“Should I choose insulin over groceries for my children?” When a patient asks this to John Spangler, M.D., he worries about those who face a hard choice when it comes to spending. Do they buy food for their children at the risk of their own health? What can be done?

Dr. Spangler is a primary care physician in Winston-Salem, serving patients from 2 months old to 90 years old. He is also part of the faculty at Wake Forest School of Medicine, serving as a professor in the Department of Family & Community Medicine. He recently wrote an op-ed for the Greensboro News & Record on the high cost of prescription drugs. The increasing cost of drugs have affected two of his patients.

He writes:

“‘Dr. Spangler, I couldn’t afford that long-acting insulin, Lantus.’ Ms. Smith told me.

‘Even with that discount coupon, it costs $250 for a month. I have to buy groceries for my growing boys and pay rent and utilities. Most months I don’t have enough to get my medicines.

‘So that’s why my blood sugar is 320 today.’

Good sugar control in diabetes is about 80 to 120. If sugars regularly run in the 300s, the long-term risks dramatically increase for heart attacks, stroke, blindness, foot amputations and kidney failure.

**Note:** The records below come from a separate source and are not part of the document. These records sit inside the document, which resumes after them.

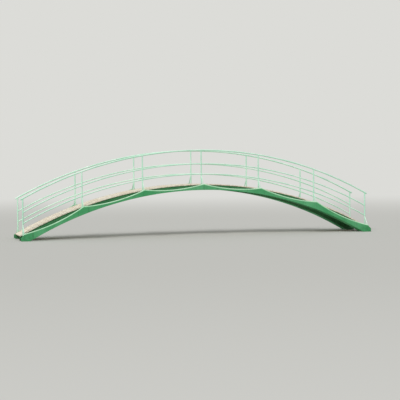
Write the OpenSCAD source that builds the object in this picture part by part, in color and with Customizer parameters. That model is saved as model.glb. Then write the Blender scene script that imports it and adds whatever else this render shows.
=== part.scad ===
// Arched garden footbridge. Lengths are in millimetres. X runs along the bridge, Y across it
// and Z up. The ground is at Z = 0, and the middle of the bridge is at X = 0, Y = 0.

/* [Span] */
// Radius of the arch, measured at the walking surface
deck_radius = 11100; // [9500:50:14000]
// Distance along X from one pair of posts to the next
bay_length = 1790; // [1500:10:1900]
// The same distance in the first and the last bay
end_bay_length = 1700; // [1450:10:1800]
// Length of the deck and girders past the last pair of posts
end_overhang = 90; // [70:5:160]
// Height of the walking surface above the ground at the ends of the deck
end_step = 150; // [130:5:190]

/* [Deck] */
// Width of the walking surface
deck_width = 1050; // [900:10:1500]
// Thickness of the deck boards
board_thickness = 30; // [22:1:45]
// Open joint between the boards of one bay and the next
bay_joint = 5; // [3:1:10]

/* [Girders] */
// Thickness of each arched girder
girder_thickness = 60; // [40:1:90]
// Distance that the deck's edge reaches out past the girder's outer face
girder_inset = 25; // [10:1:60]
// Height from the girder's underside to the walking surface at the crown
crown_depth = 170; // [150:5:220]
// Height from the girder's underside to the walking surface at the ends, before the seat is cut
end_depth = 300; // [250:5:340]

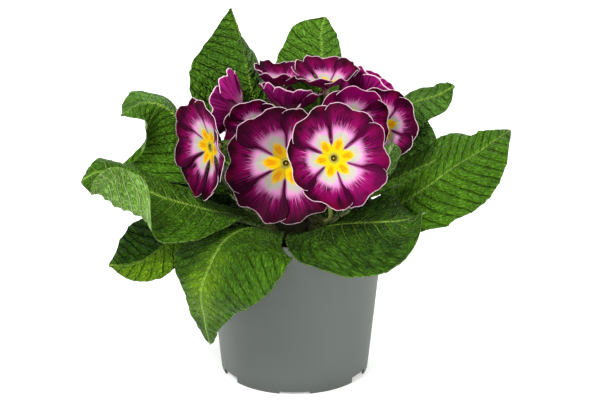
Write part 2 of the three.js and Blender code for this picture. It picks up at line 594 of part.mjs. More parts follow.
/** Five-ribbed calyx and its stalk, bent down to the crown, as one body. */
function flowerStem(spec) {
  const frame = flowerFrame(spec);
  const inFrame = (height) => new THREE.Vector3(0, 0, height).applyMatrix4(frame);
  const mouth = -TUBE_LENGTH - GAP;
  const calyx = lathe([
    [0, mouth - CALYX_LENGTH],
    [STEM_RADIUS + 0.3, mouth - CALYX_LENGTH],
    [CALYX_MOUTH - 0.5, mouth - 0.6 * CALYX_LENGTH],
    [CALYX_MOUTH, mouth],
    [0, mouth],
  ], 10);
  const position = calyx.attributes.position;
  for (let i = 0; i < position.count; i += 1) {
    const angle = Math.atan2(position.getY(i), position.getX(i));
    const rib = 1 - 0.12 * (1 - Math.cos(5 * angle));
    position.setX(i, position.getX(i) * rib);
    position.setY(i, position.getY(i) * rib);
  }
  const root = new THREE.Vector3(spec.foot[0], spec.foot[1], CROWN.top + GAP);
  const neck = inFrame(mouth - CALYX_LENGTH - 4);
  const path = new THREE.CatmullRomCurve3([
    root,
    root.clone().add(new THREE.Vector3(0, 0, 7)),
    spec.via ? new THREE.Vector3(...spec.via) : root.clone().lerp(neck, 0.6).add(new THREE.Vector3(0, 0, -1)),
    neck,
    inFrame(mouth - CALYX_LENGTH + 1),
  ], false, 'catmullrom', 0.5);
  const section = new THREE.Shape();
  for (let k = 0; k < STALK_SIDES; k += 1) {
    const angle = (k * 2 * Math.PI) / STALK_SIDES;
    const move = k === 0 ? 'moveTo' : 'lineTo';
    section[move](STEM_RADIUS * Math.cos(angle), STEM_RADIUS * Math.sin(angle));
  }
  const stalk = new THREE.ExtrudeGeometry(section, { steps: 6, bevelEnabled: false, extrudePath: path });
  calyx.applyMatrix4(frame);
  return geometryOf(solidFrom(calyx).add(solidFrom(stalk)));
}

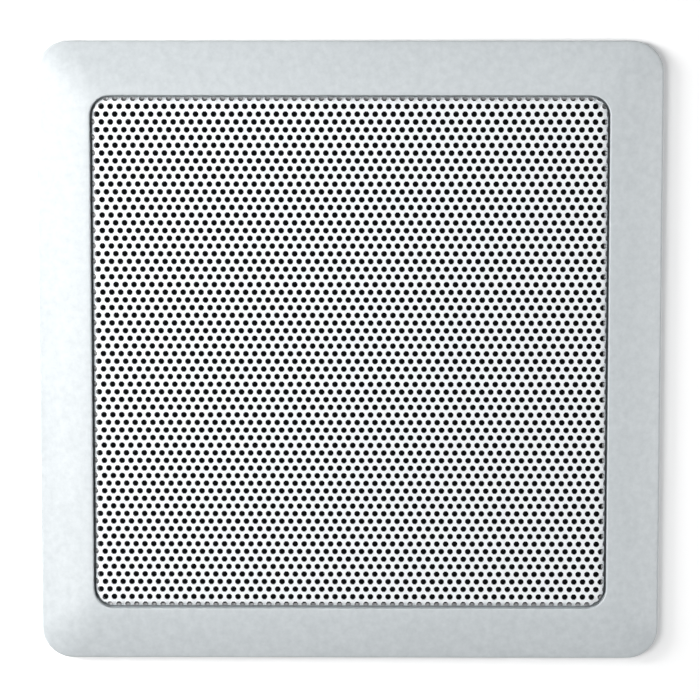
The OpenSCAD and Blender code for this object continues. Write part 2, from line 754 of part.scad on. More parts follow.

There are also immediate risks of profound dehydration, coma and death.

Ms. Smith (not her real name) was my first patient on a Monday. Over the next week, I would see one or two patients a day with the same distressing issue: Should I choose insulin over groceries for my children?

She works at a local carry-out restaurant, taking on extra shifts now that her children are older.

But the increasing costs of medications have gotten way out of hand for her.

And, I suggest, for the nation.”

While coupons can go a long way in easing the cost of prescription medications, Dr. Spangler believes that more can be done to help N.C. patients. When tax-paying, hard-working families cannot afford medication, charity organizations, lower-cost medications, and coupons can step in as supplements. But that may not be enough to cover the entire bill.

“Let’s advocate for transparent pricing,” he writes. “Let’s advocate for competitive bidding by drug companies to sell drugs through Medicare with the program’s huge leverage.”